We don't. Free trade, social justice, and economic and political enfranchisement are wonderful things, but they are irrelevant to this struggle.
Compared to George Bush and Dick Cheney, OBL is statistically no threat to us at all. Same goes for Iran: zero threat.
What exactly *is* the threat? What exactly are their aims?
A criminal is a criminal, not an enemy, the problem of crime is not a military problem, and the activities of this nation (and our allies) in the Middle East since the end of WW1 have been distinctly criminal. Why shouldn't they hate us? All we've ever done is take advantage of them and exploit them.
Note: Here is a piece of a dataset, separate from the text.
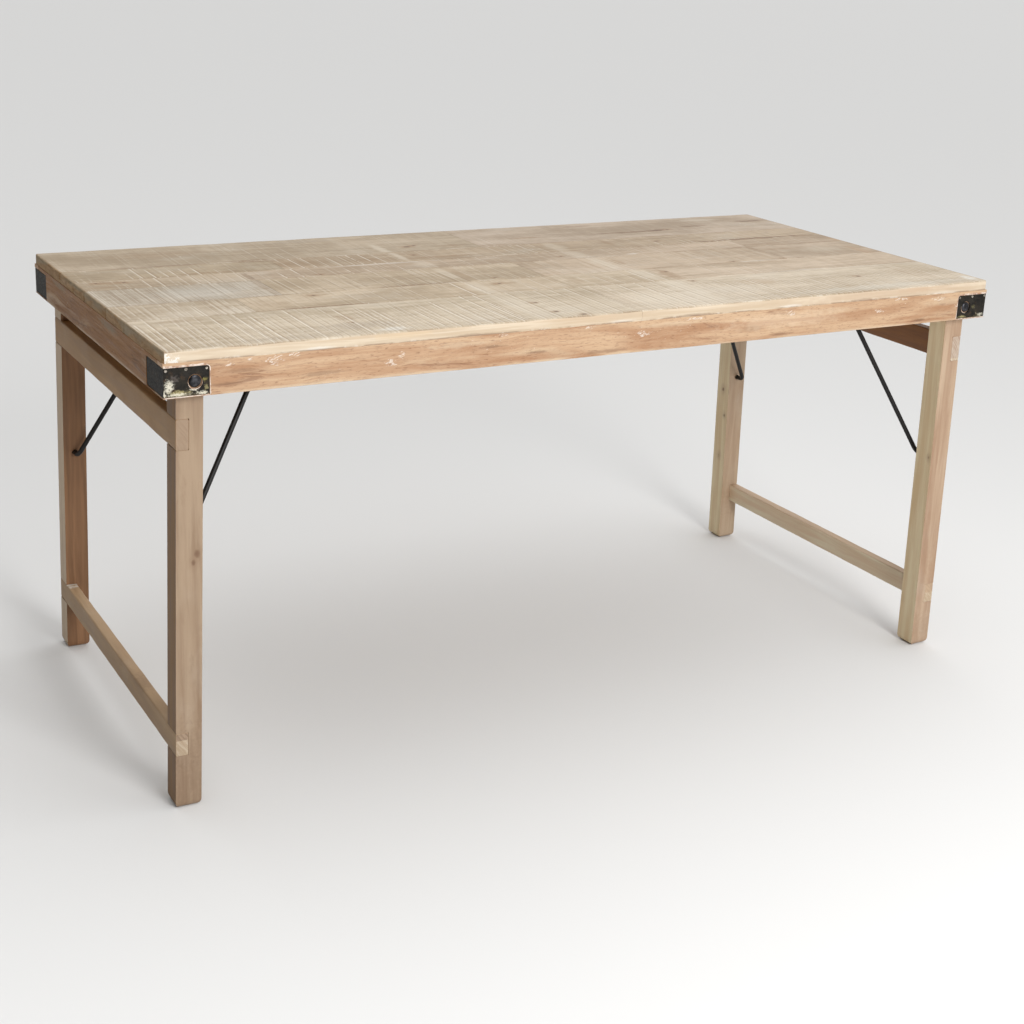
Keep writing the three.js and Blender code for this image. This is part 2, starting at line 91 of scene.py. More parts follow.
class Graph:
    """A short way to write a material's nodes: calls return output sockets, and colour holds the
    surface colour so far. Colours are 0-255 display values or sockets."""

    def __init__(self, name):
        self.material = bpy.data.materials.new(name)
        self.material.use_nodes = True
        self.tree = self.material.node_tree
        self.tree.nodes.clear()
        output = self.tree.nodes.new("ShaderNodeOutputMaterial")
        self.shader = self.tree.nodes.new("ShaderNodeBsdfPrincipled")
        self.tree.links.new(self.shader.outputs[0], output.inputs["Surface"])
        where = self.tree.nodes.new("ShaderNodeTexCoord")
        self.object = where.outputs["Object"]
        self.normal = where.outputs["Normal"]
        self.colour = None

    def feed(self, socket, value):
        if isinstance(value, bpy.types.NodeSocket):
            self.tree.links.new(value, socket)
        elif value is not None:
            socket.default_value = value

    def math(self, operation, a, b=None):
        node = self.tree.nodes.new("ShaderNodeMath")
        node.operation = operation
        self.feed(node.inputs[0], a)
        self.feed(node.inputs[1], b)
        return node.outputs[0]

    def add(self, a, b):
        return self.math("ADD", a, b)

    def sub(self, a, b):
        return self.math("SUBTRACT", a, b)

    def mul(self, a, b):
        return self.math("MULTIPLY", a, b)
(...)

Why do people steal and commit murder? Why do they vote for murderous fools like George W. Bush? Why is that a country as wealthy as the USA still has so many poor people and is so utterly lost in ignorance and greed?
The real problem here isn't their "terrorism," it's *your* BIGOTRY, and I use that word to mean something very exact, namely, looking at other people as inferior beings, animals, ot things -- in short, looking at them as a *means* to *your* ends.
If you want to understand the real nature of "evil" JD, you need to get that concept firmly planted in your mind, because bigotry in that sense is the very essence of evil, and all this drivel about "Islamic fanaticism" is nothing but a phony smokescreen to conceal your own fanaticism. When Christ said "the love of money is the root of all evil" he wasn't being mystical, he was talking about people letting greed blind them to reality.
You can't tell me what the problems are because you aren't paying attention. They have their lives and their views, and they don't need you to tell them how to think and feel. You've got it about half right, but that's enough to insure that you are just as wrong as Bush and his gang of neo-fascists.